The words conjured images of troops in camouflage skulking through the brush, ready to detect an intruder. But these troops are in bathing suits, wet suits and water shoes and they are stalking waves.
Ted loves dawn patrols because it’s the time of day the beaches are free of all but the diehard surfers and SUPers – that’s standup paddle boarders. It’s also a beautiful time of day with the sky brightening and the water, like a waking animal, breathing rhythmically.
“So do you want to do a dawn patrol?”
I knew Ted would have trouble resisting my suggestion, although he had already done his quota of SUPing for the weekend.
“Water’s pretty flat, but local lore has it there are rollers after a thunderstorm,” he responded.
No question we were in for a storm Saturday night. Radar showed red, orange and yellow blobs headed our way, like an attack of giant amebas. There were flash flood warnings and forecasts of two to three inches of rain by morning.
“Got to go early, can you be here by 6?” Ted asked.
I was all of a minute late when I pulled into his driveway. He had the trailer hitched to his car, with the boards strapped on top. He must have done it the night before, in all that rain, because the garage door was closed and not a single light shone from the house.
Could he still be asleep?
I got out and looked around. Then I spotted Ted motioning from behind the wheel of his car.
He lowered the window and in a whisper said, “I don’t want to wake the girls.”
We were on our way to Matunuck, and not just any place in Matunuck but for “the hole.”
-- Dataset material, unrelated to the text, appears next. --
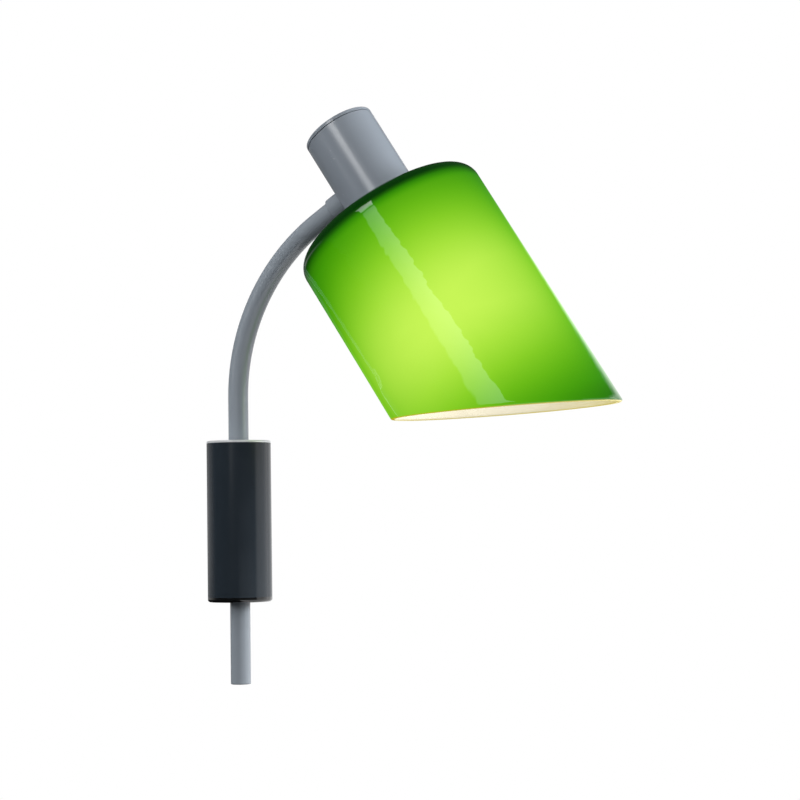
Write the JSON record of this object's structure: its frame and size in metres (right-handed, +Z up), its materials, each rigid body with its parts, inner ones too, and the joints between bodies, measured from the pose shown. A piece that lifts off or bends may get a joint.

When Ted took me SUPing for the first time in February, he brought me there. I thought he was crazy. Apart from being February, the beach at the hole is made up of rocks. These are not pebbles, either. At that time the tide was out, exposing larger rocks offshore. It looked like a sure way to be turned into hamburger. Ted took me to East Matunuck to introduce me to the sport, where at least, if you got rolled to shore, you would end up on the sand. I managed to stand that time, albeit only briefly, and we paddled around in docile rollers.
Now we were back at the hole. There were two cars in the lot; its potholes filled with water from the night’s deluge. Offshore, a couple of surfers paddled in gentle waves hoping for bigger sets.
Dave, a member of the dawn patrol, pulled into the lot. Then came Fred, who is a windsurfer and has just taken up SUPing. He didn’t have a board, but was going to check out the action.
Ted went into high gear, offloading the boards and setting up. He was in the water in a matter of minutes, standing on his board and paddling out to the breakers. Fred gave me a hand and soon I was feeling my way across the rocky bottom until I reached the depth where I could kneel on the board and paddle. Rocks were everywhere. The water was warm and clear. Under the foam of spent waves was a mosaic of browns, yellows, greens, oranges and blacks. Most of the shapes were rounded chunks of granite and quartz. Seaweed clung to some of the rocks, swaying in the rush and retreat of the water. I was captivated. Rather than the threatening environment I had imagined, this was intriguing, although hardly restful; rocks do not forgive.
I had a few shaky moments standing and paddling, but the mere sight of an incoming wave put me on edge and, even before the swell reached me, I had fallen off.
Meanwhile, Ted and Dave and a couple of surfers were looking for bigger waves. I resorted to kneeling and joined them. On Ted’s instruction, I paddled like crazy and caught my first ride of the day. The board surged, accelerating ahead of the crest and flying into the foam. When I realized I was in barely a foot of water, I paddled furiously back out before hitting any rocks.
“That-a-way,” Ted shouted encouragement. “Stand when you get the next one.”
Stand? I thought he’s got to be crazy.
On the third ride of the morning, I could hear Ted shouting, “Stand, stand.”
I eased from my crouch, putting weight on my right foot. The board felt amazingly firm. I stood. I was speeding. I was free, the white water boiling below me, and those rocks, ever so clear.
It was an instant, maybe four seconds, and then the world was upside down. The board shot ahead and I was somersaulting. I found my footing. I had come through without a scratch, without a bruise. Water rolled down my face. I was smiling.
I had reached where I had dared not go. The dawn really did bring a new day.